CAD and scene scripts
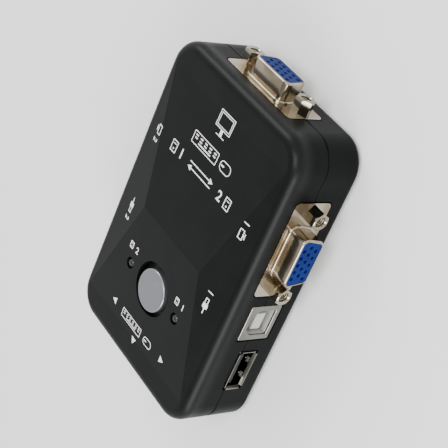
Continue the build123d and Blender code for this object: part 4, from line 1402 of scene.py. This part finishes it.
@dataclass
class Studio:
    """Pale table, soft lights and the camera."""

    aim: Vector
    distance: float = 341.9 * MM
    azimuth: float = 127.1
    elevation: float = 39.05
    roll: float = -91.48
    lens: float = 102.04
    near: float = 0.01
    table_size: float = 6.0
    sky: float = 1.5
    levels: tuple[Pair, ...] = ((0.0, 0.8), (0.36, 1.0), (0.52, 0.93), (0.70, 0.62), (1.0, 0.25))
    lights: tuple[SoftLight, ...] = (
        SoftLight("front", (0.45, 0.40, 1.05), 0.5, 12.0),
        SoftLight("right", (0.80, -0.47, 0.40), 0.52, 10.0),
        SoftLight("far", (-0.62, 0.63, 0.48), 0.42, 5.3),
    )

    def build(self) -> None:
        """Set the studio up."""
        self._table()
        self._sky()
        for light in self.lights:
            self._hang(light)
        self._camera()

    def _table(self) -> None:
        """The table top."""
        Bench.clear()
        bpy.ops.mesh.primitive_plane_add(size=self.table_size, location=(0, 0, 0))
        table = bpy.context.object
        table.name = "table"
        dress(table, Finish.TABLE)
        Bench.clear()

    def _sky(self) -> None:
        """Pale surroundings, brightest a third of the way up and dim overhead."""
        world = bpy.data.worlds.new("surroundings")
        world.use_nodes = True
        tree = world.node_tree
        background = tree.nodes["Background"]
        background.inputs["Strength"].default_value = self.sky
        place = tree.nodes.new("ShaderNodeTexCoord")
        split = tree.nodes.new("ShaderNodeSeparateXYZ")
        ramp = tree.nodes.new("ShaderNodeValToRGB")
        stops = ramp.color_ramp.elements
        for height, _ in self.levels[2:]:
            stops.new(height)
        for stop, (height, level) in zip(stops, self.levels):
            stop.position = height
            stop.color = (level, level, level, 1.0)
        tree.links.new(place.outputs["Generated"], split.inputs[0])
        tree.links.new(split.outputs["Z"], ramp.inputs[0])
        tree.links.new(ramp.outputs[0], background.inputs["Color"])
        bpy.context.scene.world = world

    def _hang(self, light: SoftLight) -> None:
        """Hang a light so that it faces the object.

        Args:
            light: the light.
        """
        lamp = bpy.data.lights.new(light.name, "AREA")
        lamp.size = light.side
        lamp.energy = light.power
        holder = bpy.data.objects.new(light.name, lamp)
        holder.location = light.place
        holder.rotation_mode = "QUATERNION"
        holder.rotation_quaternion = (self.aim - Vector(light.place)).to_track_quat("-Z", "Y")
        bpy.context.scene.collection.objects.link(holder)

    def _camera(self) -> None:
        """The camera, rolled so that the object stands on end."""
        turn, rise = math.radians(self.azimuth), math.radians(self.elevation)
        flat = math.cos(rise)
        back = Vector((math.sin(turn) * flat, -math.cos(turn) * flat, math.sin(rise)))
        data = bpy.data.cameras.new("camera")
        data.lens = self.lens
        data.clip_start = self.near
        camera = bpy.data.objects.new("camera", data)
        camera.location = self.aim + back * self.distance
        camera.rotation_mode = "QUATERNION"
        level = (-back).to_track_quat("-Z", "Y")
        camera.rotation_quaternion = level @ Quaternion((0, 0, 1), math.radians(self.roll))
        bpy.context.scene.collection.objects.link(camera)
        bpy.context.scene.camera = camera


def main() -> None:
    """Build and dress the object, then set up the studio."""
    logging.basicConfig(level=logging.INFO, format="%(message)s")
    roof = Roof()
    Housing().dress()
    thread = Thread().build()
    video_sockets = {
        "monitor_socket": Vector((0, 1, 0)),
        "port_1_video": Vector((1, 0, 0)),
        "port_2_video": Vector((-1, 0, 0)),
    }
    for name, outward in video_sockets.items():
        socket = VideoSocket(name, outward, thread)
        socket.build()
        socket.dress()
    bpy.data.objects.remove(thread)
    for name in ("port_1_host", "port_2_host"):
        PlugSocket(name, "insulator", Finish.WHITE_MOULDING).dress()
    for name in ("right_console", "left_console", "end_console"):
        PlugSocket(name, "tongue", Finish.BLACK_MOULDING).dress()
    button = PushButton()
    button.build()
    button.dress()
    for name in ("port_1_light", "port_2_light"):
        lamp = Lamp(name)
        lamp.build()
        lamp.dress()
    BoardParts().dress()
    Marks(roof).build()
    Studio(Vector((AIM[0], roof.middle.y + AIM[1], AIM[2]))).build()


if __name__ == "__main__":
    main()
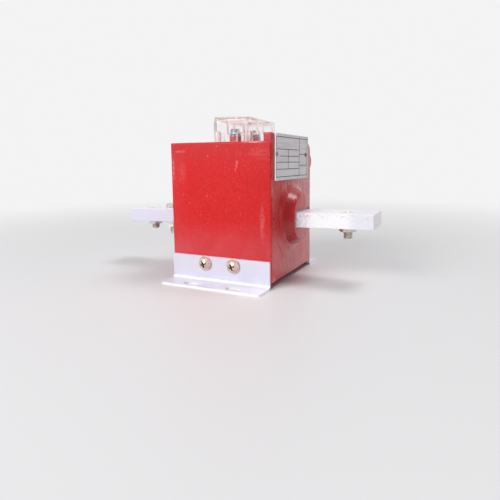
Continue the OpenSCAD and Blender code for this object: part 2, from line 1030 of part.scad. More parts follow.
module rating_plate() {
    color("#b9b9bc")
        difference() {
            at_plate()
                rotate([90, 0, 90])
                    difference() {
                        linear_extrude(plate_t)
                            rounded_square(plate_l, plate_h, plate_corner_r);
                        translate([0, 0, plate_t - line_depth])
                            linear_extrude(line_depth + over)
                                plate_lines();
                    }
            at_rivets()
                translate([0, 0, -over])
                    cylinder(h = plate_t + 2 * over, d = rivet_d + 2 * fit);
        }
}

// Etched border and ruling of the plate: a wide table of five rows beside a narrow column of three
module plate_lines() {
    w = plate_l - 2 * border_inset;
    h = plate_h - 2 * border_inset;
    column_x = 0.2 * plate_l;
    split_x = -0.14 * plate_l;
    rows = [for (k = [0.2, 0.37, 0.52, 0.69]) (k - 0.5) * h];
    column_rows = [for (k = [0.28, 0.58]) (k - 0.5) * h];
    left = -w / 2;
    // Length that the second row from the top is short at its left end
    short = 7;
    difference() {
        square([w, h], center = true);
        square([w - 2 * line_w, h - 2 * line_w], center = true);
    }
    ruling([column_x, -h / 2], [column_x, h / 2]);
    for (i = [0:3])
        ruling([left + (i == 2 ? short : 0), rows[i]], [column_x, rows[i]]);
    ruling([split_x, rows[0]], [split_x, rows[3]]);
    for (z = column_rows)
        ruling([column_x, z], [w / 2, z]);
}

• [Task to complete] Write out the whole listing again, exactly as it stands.

• [Full solution]
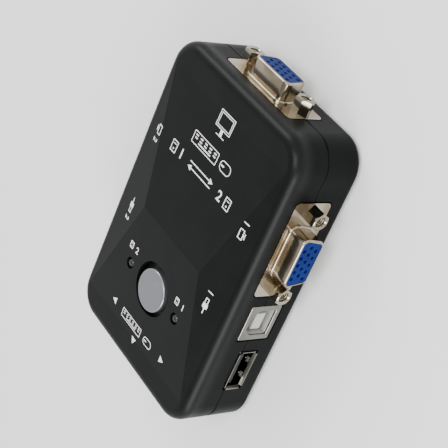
Continue the build123d and Blender code for this object: part 4, from line 1402 of scene.py. This part finishes it.
@dataclass
class Studio:
    """Pale table, soft lights and the camera."""

    aim: Vector
    distance: float = 341.9 * MM
    azimuth: float = 127.1
    elevation: float = 39.05
    roll: float = -91.48
    lens: float = 102.04
    near: float = 0.01
    table_size: float = 6.0
    sky: float = 1.5
    levels: tuple[Pair, ...] = ((0.0, 0.8), (0.36, 1.0), (0.52, 0.93), (0.70, 0.62), (1.0, 0.25))
    lights: tuple[SoftLight, ...] = (
        SoftLight("front", (0.45, 0.40, 1.05), 0.5, 12.0),
        SoftLight("right", (0.80, -0.47, 0.40), 0.52, 10.0),
        SoftLight("far", (-0.62, 0.63, 0.48), 0.42, 5.3),
    )

    def build(self) -> None:
        """Set the studio up."""
        self._table()
        self._sky()
        for light in self.lights:
            self._hang(light)
        self._camera()

    def _table(self) -> None:
        """The table top."""
        Bench.clear()
        bpy.ops.mesh.primitive_plane_add(size=self.table_size, location=(0, 0, 0))
        table = bpy.context.object
        table.name = "table"
        dress(table, Finish.TABLE)
        Bench.clear()

    def _sky(self) -> None:
        """Pale surroundings, brightest a third of the way up and dim overhead."""
        world = bpy.data.worlds.new("surroundings")
        world.use_nodes = True
        tree = world.node_tree
        background = tree.nodes["Background"]
        background.inputs["Strength"].default_value = self.sky
        place = tree.nodes.new("ShaderNodeTexCoord")
        split = tree.nodes.new("ShaderNodeSeparateXYZ")
        ramp = tree.nodes.new("ShaderNodeValToRGB")
        stops = ramp.color_ramp.elements
        for height, _ in self.levels[2:]:
            stops.new(height)
        for stop, (height, level) in zip(stops, self.levels):
            stop.position = height
            stop.color = (level, level, level, 1.0)
        tree.links.new(place.outputs["Generated"], split.inputs[0])
        tree.links.new(split.outputs["Z"], ramp.inputs[0])
        tree.links.new(ramp.outputs[0], background.inputs["Color"])
        bpy.context.scene.world = world

    def _hang(self, light: SoftLight) -> None:
        """Hang a light so that it faces the object.

        Args:
            light: the light.
        """
        lamp = bpy.data.lights.new(light.name, "AREA")
        lamp.size = light.side
        lamp.energy = light.power
        holder = bpy.data.objects.new(light.name, lamp)
        holder.location = light.place
        holder.rotation_mode = "QUATERNION"
        holder.rotation_quaternion = (self.aim - Vector(light.place)).to_track_quat("-Z", "Y")
        bpy.context.scene.collection.objects.link(holder)

    def _camera(self) -> None:
        """The camera, rolled so that the object stands on end."""
        turn, rise = math.radians(self.azimuth), math.radians(self.elevation)
        flat = math.cos(rise)
        back = Vector((math.sin(turn) * flat, -math.cos(turn) * flat, math.sin(rise)))
        data = bpy.data.cameras.new("camera")
        data.lens = self.lens
        data.clip_start = self.near
        camera = bpy.data.objects.new("camera", data)
        camera.location = self.aim + back * self.distance
        camera.rotation_mode = "QUATERNION"
        level = (-back).to_track_quat("-Z", "Y")
        camera.rotation_quaternion = level @ Quaternion((0, 0, 1), math.radians(self.roll))
        bpy.context.scene.collection.objects.link(camera)
        bpy.context.scene.camera = camera


def main() -> None:
    """Build and dress the object, then set up the studio."""
    logging.basicConfig(level=logging.INFO, format="%(message)s")
    roof = Roof()
    Housing().dress()
    thread = Thread().build()
    video_sockets = {
        "monitor_socket": Vector((0, 1, 0)),
        "port_1_video": Vector((1, 0, 0)),
        "port_2_video": Vector((-1, 0, 0)),
    }
    for name, outward in video_sockets.items():
        socket = VideoSocket(name, outward, thread)
        socket.build()
        socket.dress()
    bpy.data.objects.remove(thread)
    for name in ("port_1_host", "port_2_host"):
        PlugSocket(name, "insulator", Finish.WHITE_MOULDING).dress()
    for name in ("right_console", "left_console", "end_console"):
        PlugSocket(name, "tongue", Finish.BLACK_MOULDING).dress()
    button = PushButton()
    button.build()
    button.dress()
    for name in ("port_1_light", "port_2_light"):
        lamp = Lamp(name)
        lamp.build()
        lamp.dress()
    BoardParts().dress()
    Marks(roof).build()
    Studio(Vector((AIM[0], roof.middle.y + AIM[1], AIM[2]))).build()


if __name__ == "__main__":
    main()
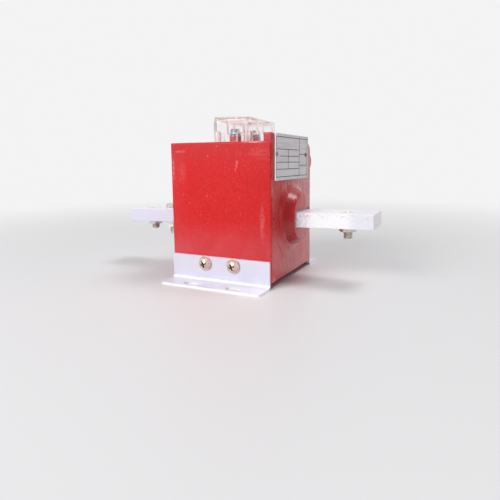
Continue the OpenSCAD and Blender code for this object: part 2, from line 1030 of part.scad. More parts follow.
module rating_plate() {
    color("#b9b9bc")
        difference() {
            at_plate()
                rotate([90, 0, 90])
                    difference() {
                        linear_extrude(plate_t)
                            rounded_square(plate_l, plate_h, plate_corner_r);
                        translate([0, 0, plate_t - line_depth])
                            linear_extrude(line_depth + over)
                                plate_lines();
                    }
            at_rivets()
                translate([0, 0, -over])
                    cylinder(h = plate_t + 2 * over, d = rivet_d + 2 * fit);
        }
}

// Etched border and ruling of the plate: a wide table of five rows beside a narrow column of three
module plate_lines() {
    w = plate_l - 2 * border_inset;
    h = plate_h - 2 * border_inset;
    column_x = 0.2 * plate_l;
    split_x = -0.14 * plate_l;
    rows = [for (k = [0.2, 0.37, 0.52, 0.69]) (k - 0.5) * h];
    column_rows = [for (k = [0.28, 0.58]) (k - 0.5) * h];
    left = -w / 2;
    // Length that the second row from the top is short at its left end
    short = 7;
    difference() {
        square([w, h], center = true);
        square([w - 2 * line_w, h - 2 * line_w], center = true);
    }
    ruling([column_x, -h / 2], [column_x, h / 2]);
    for (i = [0:3])
        ruling([left + (i == 2 ? short : 0), rows[i]], [column_x, rows[i]]);
    ruling([split_x, rows[0]], [split_x, rows[3]]);
    for (z = column_rows)
        ruling([column_x, z], [w / 2, z]);
}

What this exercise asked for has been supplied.